Have Gone Vegan said...

Yep, that was the article that seemed to get the recidivism rate ball rolling. And as you noted, the study involved vegetarians, not vegans. Unfortunately though, subsequent stats that I've seen using the same 75% figure (in itself odd as you would think that at least one study would come up with 68% or 71 %, not all 75% right on the button) seem to use the terms vegetarian and vegan interchangeably. Well, just as oranges and clementines may related, it doesn't mean they're the same.

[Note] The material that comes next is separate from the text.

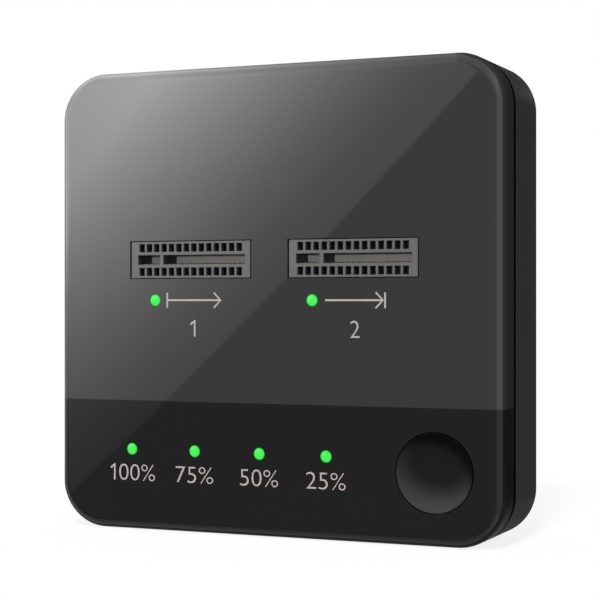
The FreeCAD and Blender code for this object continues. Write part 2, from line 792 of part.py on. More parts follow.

Sadly, the Vegan Soapbox is no longer online, as I remember there was a post with excellent comments discussing and rebutting that very study. So at some point I'll see if I can write a post showing what kind of questions SHOULD have been asked before accepting that questionable number at face value.

veganelder said...

Thank you for commenting Christine. I have a "friend" on facebook who always confronts anyone who accuses her of caring more for the non-human animals than the human ones. She asks them what activities they engage in that are geared to helping human animals. To date she's never received a reply. Most often those sorts of objections are sounds without substantive meaning.

veganelder said...

Thank you for your 2nd comment HGV. I look forward to your follow-up post on your blog.